Score yourself on the digital maturity benchmark from BCG here. If feasible, score or ask suppliers to score your competitors so you can paint a relative picture of the digital maturity industry. It’s useful to know how good or very good looks like in your own line of business. Broadly speaking, the digital evolutionary process is rather linear: you cannot skip phases 2 and 3 to get to 4. It is also unreasonable to expect to evolve from Nascent to Multimoment in 1 year unless you dispose of endless resources. This calibration is useful as often times it allows you to break down long-term ambitions such as CLTV-based media buying in bite-size pieces that get done.

STEP 2

Review the previous period’s performance and highlight the learnings that are most relevant for further exploration. Don’t fall in the trap of including tens of slides of insights; instead present an overarching picture of performance that include acquisition (new customers, CAC) and retention metrics (RFM, CLTV) and a bullet point list of insights per marketing funnel & key enabler area (team, data, technology & processes) with key action points that can materially improve the picture. Map dependencies so that you can later on connect with your stakeholders to secure buy-in.

STEP 3

is often the step that takes most time as I like to draft the key multi-year ambitions before I break them down for the year in question. It is also the single most important slide of the deck that should encapsulate the entire narrative. I always create a BIG HAIRY GOAL at the top to inspire the team but also excite the business about the digital marketing area. Often a side-thought, core enablers will simply make or break the plan that you want to deliver. Make sure you are sponsored at the most relevant senior level, that you are sufficiently resources and supported by key departments like Technology, Analytics and Creative. If the plan is not bought into by the entire business, it falls to pieces.

STEP 4

This section supports STEP 3: it is a visualization of milestones on a 3-5 years timeline. It duplicates some of the content in the previous section with the added value of drafting key milestiones for each year between year 1 and 5 and highlighting how the different projects follow a logical sequence. This picture will change as the business goals, the industry and the macro-economic climate evolve but is a useful tool to create awareness on how the digital maturity journey will look like in your organization.

STEP 5

Create a cross-channel project roadmap for 12 months that spans across all stages of the marketing funnel and includes core enablers. Because it typically sits with different department(s), CRO/UX/UI is more often than not left out from this picture although it is absolutely essential to the success of both acquisition and retention of customers. Use this framework to connect with other department and define the projects that are impacting the digital marketing area. Make sure you highlight any relevant key business milestones on the timeline at the top to ensure you roadmap aligns to deliver them.

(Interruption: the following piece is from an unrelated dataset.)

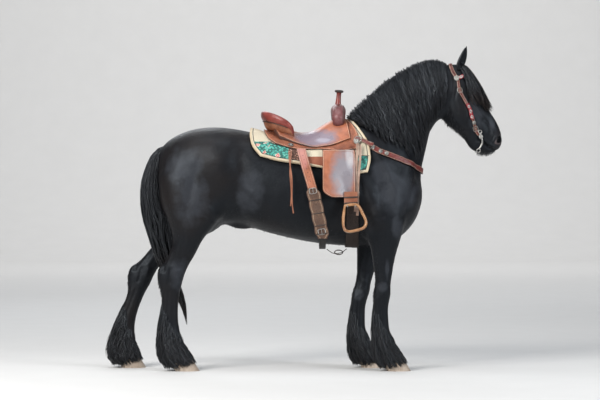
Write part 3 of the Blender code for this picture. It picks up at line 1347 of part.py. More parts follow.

If you work together with an external vendor you will want to work together on this step, making sure you are fully aligned on feasibility of implementation and cross-checking the magnitude & sequencing of the opportunities.

STEP 6

Year after year, I like to reserve a full section for quick wins. These can often be forgotten about as they don’t quite qualify as projects and more often than not are not contributing to the strategic direction. Call them short-term optimizations that can secure a great start early in the year. As a leader, I am violently allergic to micro-management so simply use the quick-wins as a checklist to ensure performance benefits that ensure credibility and perhaps can be used to secure further resources.

FINAL THOUGHTS

The 6 sequences will ensure a harmonious digital marketing strategy that enables, that clearly articulates the overarching company strategy. It will enable you to communicate with ease to senior management and adjacent departments alike, to secure the sponsorship and resources you need to success. It is however not a comprehensive or even sufficient view. The second stage entails further detailing the macro plan in individual marketing channels strategies and roadmaps with their own outside-in and inside-out insights. This will often lead to a second calibration of the cross-channel roadmap new opportunities or call-points emerge. It goes without saying, there is a certain level of flexibility that needs to be retained. Particularly with more and more companies adopting agile ways of working, you will have to take the learnings and adapt where need be.